Inside CAT4, teams can manage measures, owners, sponsors, milestones, risks, dependencies, and financial effects. Implementation Status and Potential Status give leaders two separate views: whether execution is progressing and whether expected value remains on track. That distinction is central when scarce resources need to move to the work that matters most.
Cataligent also supports configuration and consulting alignment. A consulting firm can embed its portfolio governance method, while an enterprise PMO can configure the platform around its approval gates, access rights, reporting periods, and executive reporting needs.
Move From Planning Language to Execution Control
If resource planning is still handled through separate project files, the portfolio view is probably weaker than leadership needs. Cataligent can help teams design an execution model where resource demand, value tracking, approvals, and reporting are connected through CAT4. Review Cataligent for multi project management when portfolio control is the priority.
A good first step is to select the top ten active initiatives and ask whether resource demand, milestone risk, value potential, and owner accountability can be reviewed together. If the answer is no, strategic portfolio management is not yet supporting resource planning.
FAQs
Q: Where does strategic portfolio management software add value in resource planning?
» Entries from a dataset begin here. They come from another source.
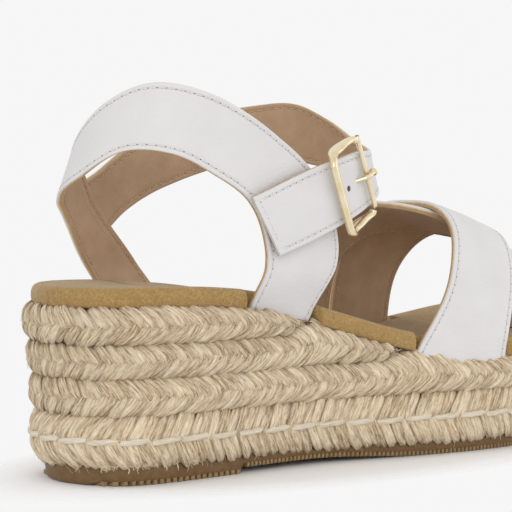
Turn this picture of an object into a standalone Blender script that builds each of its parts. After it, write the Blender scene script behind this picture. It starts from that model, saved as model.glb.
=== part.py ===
"""A women's wedge sandal for the right foot: a braid-wrapped wedge, a suede footbed and buckled straps.

Metres, +Z up. The toe points to +X and the outer side of the foot is at -Y. The origin is on the
ground, below the middle of the box round the whole sandal.
"""
import math

import bmesh
import bpy
from mathutils import Matrix, Vector

MM = 0.001
GAP = 0.3 * MM  # clearance that touching pieces keep

# Driving dimensions of the sole
LENGTH = 245 * MM
HEEL_HALF_WIDTH = 31.5 * MM
WAIST_HALF_WIDTH = 32 * MM
BALL_HALF_WIDTH = 44 * MM
OUTLINE_STEPS = 72
HEEL_X = -0.5 * LENGTH

# Heights of the wedge, from the ground
OUTSOLE_TOP = 6.5 * MM
OUTSOLE_THINNER_IN_FRONT = 1.2 * MM
SEAM_3_4 = 22.5 * MM
SEAM_2_3 = 34.2 * MM
SEAM_1_2 = 45.2 * MM
HEEL_BLOCK_END = HEEL_X + 62 * MM
SHANK_LIFT = 2 * MM
TOE_SPRING = 6 * MM
TOE_SPRING_FROM = 75 * MM
TOE_SPRING_TO = 125 * MM
HEEL_ROW_END = -37 * MM  # where the top braid ends
SECOND_ROW_END = 3 * MM
ROW_RISE = 7 * MM  # the braid below rises to the footbed within this length

# Insets of the layers from the widest outline
ROW_WALL_INSET = 9.6 * MM
ROW_WALL_AT_STRAP = 3.1 * MM
CORE_INSET = 9.9 * MM
VAMP_FOOT_INSET = 8.9 * MM
FOOTBED_INSET = 2.8 * MM
OUTSOLE_INSET = 6.6 * MM
ROW_SINK = 2.2 * MM  # how far a braid's edges lie behind its middle

# Leather
LINING = 1.0 * MM
LEATHER = 1.0 * MM
LAYER = LINING + GAP + LEATHER

# Footbed, in heights above the top of the wedge
BOARD_THICKNESS = 1.8 * MM
FOAM_TOP = 5.3 * MM
SUEDE_THICKNESS = 1.0 * MM
FOOTBED_HEIGHT = 6.7 * MM

# The loop round the ankle, as an oval that gets shorter towards the top
ANKLE_X = -50 * MM
ANKLE_HALF_LENGTH = 61 * MM
ANKLE_HALF_WIDTH = 30 * MM
ANKLE_HALF_WIDTH_AT_SEAT = 24.5 * MM
ANKLE_LEAN_FROM = 88 * MM
ANKLE_LEAN = 0.42
STRAP_FOOT_DEPTH = 7 * MM

# Buckle
BUCKLE_TURN = 61.0  # degrees from the front, towards the outer side
BUCKLE_HEIGHT = 93.4 * MM
BUCKLE_TILT = math.radians(26)
FRAME_HALF_HEIGHT = 13.9 * MM
REAR_BAR_AT = 9.0 * MM
FRONT_BAR_AT = 9.6 * MM
REAR_BAR_LIFT = 7.8 * MM
FRONT_BAR_LIFT = 6.9 * MM
FRAME_WIRE = 1.4 * MM
BAR_RADIUS = 0.9 * MM
TAB_THICKNESS = 0.6 * MM
TAB_HALF_WIDTH = 7.2 * MM
PRONG_RADIUS = 0.75 * MM
SLOT_HALF_WIDTH = 1.3 * MM

# How far the ankle strap and the buckle's hinge lie outside the heel strap's inner face
ANKLE_STRAP_LIFT = LAYER + GAP + TAB_THICKNESS + GAP
CENTRE_BAR_LIFT = LAYER - BAR_RADIUS

SUEDE = (0.47, 0.33, 0.15)
JUTE = (0.62, 0.48, 0.30)
WHITE = (0.75, 0.73, 0.74)
TAUPE = (0.37, 0.25, 0.16)
GOLD = (0.85, 0.66, 0.36)
RUBBER = (0.20, 0.12, 0.055)
CREAM = (0.80, 0.70, 0.52)
CORK = (0.45, 0.28, 0.14)
FOAM = (0.60, 0.55, 0.45)


def clear_scene():
    for old in list(bpy.data.objects):
        bpy.data.objects.remove(old, do_unlink=True)


def collection(name):
    made = bpy.data.collections.new(name)
    bpy.context.scene.collection.children.link(made)
    return made


def material(name, colour, roughness, metallic=0.0):
    made = bpy.data.materials.new(name)
    made.use_nodes = True
    shader = made.node_tree.nodes["Principled BSDF"]
    shader.inputs["Base Color"].default_value = (*colour, 1.0)
    shader.inputs["Roughness"].default_value = roughness
    shader.inputs["Metallic"].default_value = metallic
    return made


def smoothstep(low, high, value):
    share = min(1.0, max(0.0, (value - low) / (high - low)))
    return share * share * (3.0 - 2.0 * share)


def spline(points, share, closed=False):
    """A point on the Catmull-Rom curve through the points, at a share from 0 to 1 of its spans."""
    count = len(points)
    spans = count if closed else count - 1
    place = min(max(share, 0.0), 1.0) * spans
    first = min(int(place), spans - 1)
    local = place - first

    def knot(index):
        if closed:
            return Vector(points[index % count])
        if index < 0:
            return 2.0 * Vector(points[0]) - Vector(points[1])
        if index >= count:
            return 2.0 * Vector(points[-1]) - Vector(points[-2])
        return Vector(points[index])

    a, b, c, d = (knot(first + step) for step in (-1, 0, 1, 2))
    return 0.5 * (
        2.0 * b
        + (c - a) * local
        + (2.0 * a - 5.0 * b + 4.0 * c - d) * local ** 2
        + (3.0 * b - 3.0 * c + d - a) * local ** 3
    )


def evenly(points, count):
    """The points of a dense open polyline again, as count points at even distances."""
    lengths = [0.0]
    for before, after in zip(points, points[1:]):
        lengths.append(lengths[-1] + (after - before).length)
    spaced = []
    span = 0
    for index in range(count):
        wanted = lengths[-1] * index / (count - 1)
        while span < len(points) - 2 and lengths[span + 1] < wanted:
            span += 1
        share = (wanted - lengths[span]) / max(lengths[span + 1] - lengths[span], 1e-9)
        spaced.append(points[span].lerp(points[span + 1], min(1.0, share)))
    return spaced


def stepped_curve(points, count, closed=False, dense=400):
    """count points at even distances along the smooth curve through the points."""
    fine = [spline(points, index / dense, closed) for index in range(dense + 1)]
    spaced = evenly(fine, count + 1 if closed else count)
    return spaced[:-1] if closed else spaced


def outline():
    """The widest outline of the sole, from the back of the heel round the outer side, the toe and back."""
    heel, waist, ball = HEEL_HALF_WIDTH, WAIST_HALF_WIDTH, BALL_HALF_WIDTH
    points = [
        (0, 0), (0.016, -0.48 * heel), (0.057, -0.86 * heel), (0.13, -heel), (0.25, -heel),
        (0.39, -waist), (0.53, -0.5 * (waist + ball) - 0.001), (0.65, -ball), (0.755, -0.98 * ball),
        (0.865, -0.78 * ball), (0.95, -0.42 * ball), (1.001, 0.006), (0.984, 0.028), (0.906, 0.040),
        (0.80, 0.0442), (0.70, 0.0432), (0.57, 0.0365), (0.43, 0.030), (0.25, 0.97 * heel),
        (0.13, heel), (0.057, 0.86 * heel), (0.016, 0.48 * heel),
    ]
    return [Vector((HEEL_X + x * LENGTH, y, 0.0)) for x, y in points]


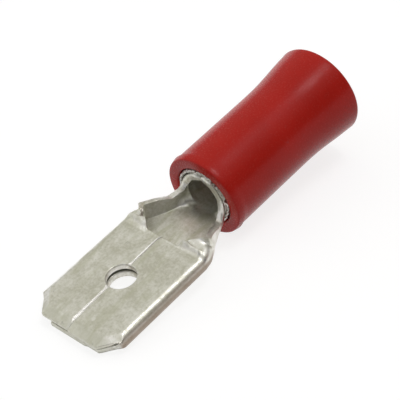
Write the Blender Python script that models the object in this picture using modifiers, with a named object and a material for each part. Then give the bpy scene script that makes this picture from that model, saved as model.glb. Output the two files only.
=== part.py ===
# Insulated male spade terminal: one folded sheet-metal terminal, a metal support
# sleeve round its barrel, and a moulded insulating sleeve over both.
# Lengths are in metres; MM turns the millimetre figures below into metres.
import math
import bpy
import bmesh
from mathutils import Matrix
from mathutils import Vector

MM = 0.001

# Driving dimensions. Positions along the part count from the insulating sleeve's front
# face, with the tab towards -X.
TAB_WIDTH = 6.3 * MM
TAB_THICKNESS = 1.0 * MM
TAB_LENGTH = 7.5 * MM
TAB_TOP_Z = -0.23 * MM
SHEET = 0.40 * MM
HOLE_FROM_TIP = 4.24 * MM
HOLE_R = 0.91 * MM
NECK_LENGTH = 3.6 * MM
WALL_HEIGHT = 0.80 * MM
BARREL_R = 1.56 * MM
BARREL_LENGTH = 6.0 * MM
SUPPORT_WALL = 0.27 * MM
SUPPORT_SETBACK = 0.36 * MM
SLEEVE_LENGTH = 10.6 * MM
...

A: It adds value when resource decisions need to be tied to strategy, priority, risk, and financial impact. It helps leaders decide what to fund, staff, pause, or escalate.
Q: Why is project level resource planning not enough?
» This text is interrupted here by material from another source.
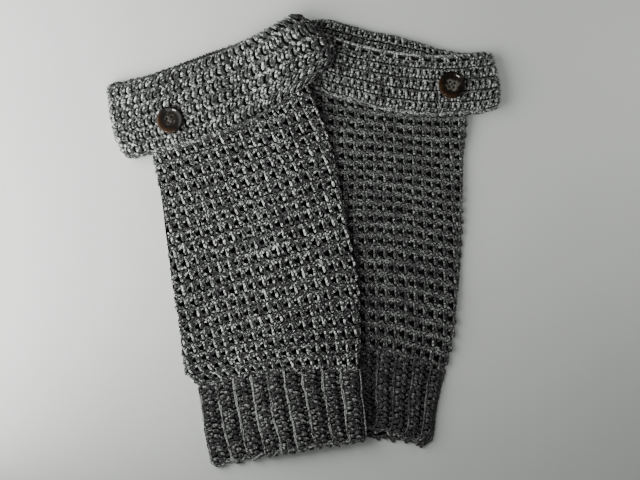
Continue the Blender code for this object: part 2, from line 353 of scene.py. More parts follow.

A: Project level planning can show demand, but it does not always show portfolio trade offs. Leaders need to compare initiatives based on business value, dependencies, capacity risk, and governance status.
Q: How does Cataligent support resource planning through CAT4?
A: Cataligent helps configure CAT4 so portfolio, programme, project, measure, resource, financial, and status data are connected. This gives PMOs and consulting teams a governed view for resource decisions and executive reporting.